I really don't know how to explain my feelings on this, I don't think I'm afraid. I just find it unbelievable and unfair that years of what
I think could be called institutionalised racism and/or xenophobia, a lot of people have and will continue to die just because they were forced to take jobs that their European peers and socio-economic equals aren't interested in and aren't given equal care in a health service that is part funded by their tax contributions. It annoys me greatly because this was supposed to be an age of political correctness and people being supposedly awoken to the human rights of others but in reality as far as I can tell all that happened was that people obsessed with their own sex and sexuality pushed a narrative of victimisation because other people don't like or even care about their choice of lifestyle (no one can help how they feel but most people can help what they do).

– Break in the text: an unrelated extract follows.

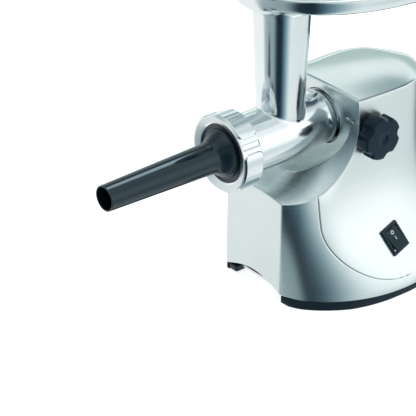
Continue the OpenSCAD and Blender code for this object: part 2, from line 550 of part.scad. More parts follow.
module cooling_fan() {
  color("white") difference() {
    union() { ycyl(0, zm, ma - 13, ma - 6, 9, 48); ycyl(0, zm, ma - 7.2, ma - 6, 31);
      for (k = [0:8]) translate([0, 0, zm]) rotate([0, 40 * k, 0]) translate([7, ma - 13, -0.7]) cube([23, 6.4, 1.4]); }
    ycyl(0, zm, ma - 15, ma, 4, 48);
  }
}
module brush_holders() { color("goldenrod") for (s = [-1, 1]) translate([s > 0 ? 11.4 : -31.4, -37, zm - 4]) cube([20, 8, 8]); }
module motor_mounts() { color("black") for (x = [34, -42]) for (y = [-26, 18]) translate([x, y, strip_h + 3]) cube([8, 8, 24 - strip_h - 3]); }
module circuit_board() {
  color("green") translate([48, 60, 40]) cube([1.6, 50, 40]);
  color("dimgray") translate([49.6, 68, 48]) cube([8, 14, 12]);
}
module capacitor() { color("lightyellow") translate([49.8, 88, 50]) cube([9, 16, 20]); }

translate([0, ys, 0]) front_plate();
translate([0, ys, 0]) front_panel_right();
translate([0, ys, 0]) front_panel_left();
translate([0, ys, 0]) front_ledge();
translate([0, ys, 0]) front_wall();
translate([0, ys, 0]) socket_dish();
translate([0, ys, 0]) side_shell_right();
translate([0, ys, 0]) side_shell_left();
translate([0, ys, 0]) top_cover();
translate([0, ys, 0]) rear_cover();
translate([0, ys, 0]) base_skirt();
translate([0, ys, 0]) base_strip();
translate([0, ys, 0]) base_plate();
translate([0, ys, 0]) base_screws();
translate([0, ys, 0]) cord_inlet_gland();
translate([0, ys, 0]) switch_bezel();
translate([0, ys, 0]) switch_case();
translate([0, ys, 0]) rocker();
translate([0, ys, 0]) neck_socket();
translate([0, ys, 0]) lock_bushing();
translate([0, ys, 0]) clamp_pad();
translate([0, ys, 0]) lock_bolt();
translate([0, ys, 0]) lock_knob();
translate([0, ys, 0]) grinder_head();
translate([0, ys, 0]) head_lug();
translate([0, ys, 0]) ring_nut();
translate([0, ys, 0]) nozzle();
translate([0, ys, 0]) hole_plate();
translate([0, ys, 0]) cutter();
translate([0, ys, 0]) feed_screw();
translate([0, ys, 0]) feed_screw_washer();
translate([0, ys, 0]) tray();
translate([0, ys, 0]) output_bearing();
translate([0, ys, 0]) output_shaft();
translate([0, ys, 0]) output_gear();
translate([0, ys, 0]) gearbox_case();
translate([0, ys, 0]) gearbox_cover();
translate([0, ys, 0]) gearbox_screws();
translate([0, ys, 0]) second_shaft();
translate([0, ys, 0]) second_gear();
translate([0, ys, 0]) second_pinion();
translate([0, ys, 0]) first_shaft();
translate([0, ys, 0]) first_gear();
translate([0, ys, 0]) first_pinion();
translate([0, ys, 0]) motor_can();
translate([0, ys, 0]) motor_end_cap();
translate([0, ys, 0]) stator_coils();
translate([0, ys, 0]) rotor_shaft();
translate([0, ys, 0]) rotor_core();
translate([0, ys, 0]) commutator();
translate([0, ys, 0]) motor_pinion();
translate([0, ys, 0]) cooling_fan();
translate([0, ys, 0]) brush_holders();
translate([0, ys, 0]) motor_mounts();
translate([0, ys, 0]) circuit_board();
translate([0, ys, 0]) capacitor();
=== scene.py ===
import json
import math

import bmesh
import bpy
import numpy as np
from mathutils import Matrix, Vector


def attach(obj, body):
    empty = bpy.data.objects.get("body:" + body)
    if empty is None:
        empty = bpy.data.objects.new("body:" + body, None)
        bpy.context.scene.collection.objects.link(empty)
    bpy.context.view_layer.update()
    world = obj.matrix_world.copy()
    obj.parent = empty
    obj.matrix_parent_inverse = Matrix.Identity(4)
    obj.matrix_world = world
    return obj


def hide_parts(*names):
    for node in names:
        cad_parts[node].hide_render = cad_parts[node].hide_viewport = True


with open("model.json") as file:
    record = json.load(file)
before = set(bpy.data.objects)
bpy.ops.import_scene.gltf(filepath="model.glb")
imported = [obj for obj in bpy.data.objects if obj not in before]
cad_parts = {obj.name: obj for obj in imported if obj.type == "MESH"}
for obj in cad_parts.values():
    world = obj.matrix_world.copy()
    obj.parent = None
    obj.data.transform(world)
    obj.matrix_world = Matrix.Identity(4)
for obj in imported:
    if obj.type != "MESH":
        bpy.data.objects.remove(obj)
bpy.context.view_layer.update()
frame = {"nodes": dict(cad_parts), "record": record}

YS = 38.35  # the body's front wall is this far behind the row frame's middle, in mm
HZ = 176.4  # height of the head's axis
PI = math.pi
rad = math.radians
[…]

Forced into undesirable jobs because of xenophobes from the primary school classroom to the job interview (my personal experience btw), people of certain ethnicities are dying at a disproportionate rate from a disease that they have no ability to avoid because it is transmitted by air and touch and can infect from inanimate, inorganic objects but I can almost 100% guarantee that these people will get none of the sympathy that victims of blood and bodily fluid transmitted diseases like AIDS got in the late 80s and early 90s at the height of what is an ongoing pandemic. This lack of sympathy will occur even though contracting HIV was and is almost completely avoidable in most cases unless a patient happens to be one of the unlucky and tiny percentage of those who got a tainted blood transfusion or was purposely infected by abusive long term partner. There are certain choices of activity that people make which makes them more likely to be infected by viruses like HIV that's why large percentages of the population are able to avoid them completely. Unlike Covid-19 which is a coronavirus as easy to contract as unavoidable as the common cold. I'm not saying that people whose actions lead to negative consequences don't deserve sympathy, they do but I don't think we should mollycoddle an uncomfortable truth either. Actions do have consequences and sometimes hedonistic actions can be deadly.

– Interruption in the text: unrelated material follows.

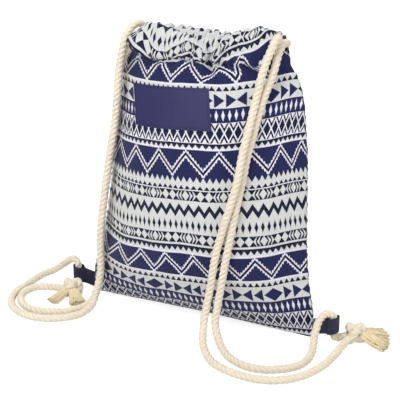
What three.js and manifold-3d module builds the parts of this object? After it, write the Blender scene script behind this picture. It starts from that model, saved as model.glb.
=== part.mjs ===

I know that there will be no equal sympathy for the disproportionate number of victims of certain ethnicities because I actually heard news anchors for Sky News Australia claim that it's a racist policy for the British NHS to move high risk, more likely to die non whites off of the "front line" and instead staff it with low risk, less likely to have any symptoms young white people. So apparently people who have an unequal risk of dying should face an equal risk of contamination and if not that's racist...
Excuse me?
A study found that in the UK black people for example are 90% more likely to die from covid-19 than their white peers but it's racist to move them from the front line? Isn't that unequal equality?

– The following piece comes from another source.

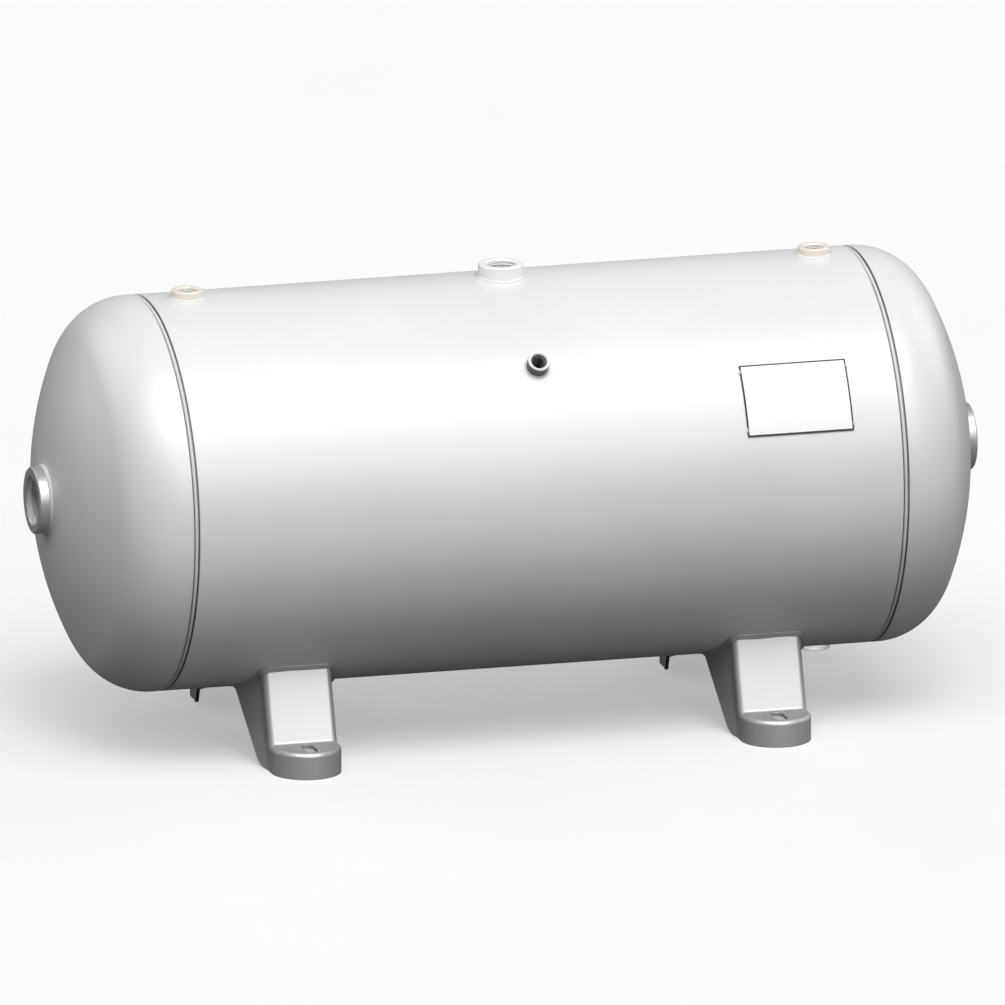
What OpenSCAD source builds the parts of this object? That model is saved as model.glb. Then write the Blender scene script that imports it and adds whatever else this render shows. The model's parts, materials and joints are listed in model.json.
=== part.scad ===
// Horizontal air receiver tank on four pressed-steel feet.
// Millimetres. X runs along the tank, -Y is the front, Z is up.
// The origin is on the floor, under the middle of the shell.

/* [Pressure vessel] */
// Outside diameter of the shell and heads
tank_od = 355.6; // [300:0.1:420]
// Length of the rolled shell plate
shell_length = 651.1; // [560:0.1:900]
// Plate thickness of the shell and heads
wall = 3.4; // [2.5:0.1:5]
// Outside crown radius of a head
crown_radius = 318; // [300:1:360]
// Outside knuckle radius of a head
knuckle_radius = 60.5; // [40:0.5:75]
// Height of the shell's underside above the floor
floor_clearance = 52; // [48:1:58]

/* [Girth joints] */
// Width of the weld groove between the shell and a head
groove_width = 5.6; // [4:0.1:8]
// Straight flange of a head outside the groove
head_flange = 4.2; // [2:0.1:10]
// Length of the stepped-in head lip inside the shell
lip_length = 18; // [12:1:30]
// Depth of the weld's edges below the shell surface
weld_recess = 1.5; // [0.5:0.1:2.5]

/* [End ports, 1-1/4 in pipe thread] */
// Outside diameter of an end coupling
end_od = 60.3; // [56:0.1:66]
// Bore of an end coupling
end_bore = 42.2; // [38:0.1:44]
// Projection of an end coupling beyond the head's apex
end_projection = 9.8; // [6:0.1:16]
// Length of an end coupling
end_length = 33; // [28:1:45]

/* [Top centre port, 3/4 in pipe thread] */
// Outside diameter of the top centre coupling
center_od = 40.3; // [36:0.1:44]
// Bore of the top centre coupling
center_bore = 26.7; // [24:0.1:28]
// Projection of the top centre coupling above the shell
center_projection = 11.9; // [8:0.1:16]
// Length of the top centre coupling
center_length = 26; // [22:1:34]

/* [Small ports, 3/8 in pipe thread] */
// Outside diameter of a small coupling
small_od = 28.8; // [26:0.1:32]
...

This situation is mind boggling. I've tried to write and I have several stories underway but at least half of my mind is constantly thinking about the covid-19 situation no matter what I do. If the risk of a painful and protracted death wasn't enough to flood one's mind then the blatant exposure of the inequalities and hypocrisy of the ongoing civil rights movements is.
Anyway that's it. I wasn't trying to preach or get up on a soapbox. I simply needed to clear my mind and I think this post helps with that. I always try to remain as unbiased as possible but I don't think that's always possible especially when one finds oneself in the group being culled.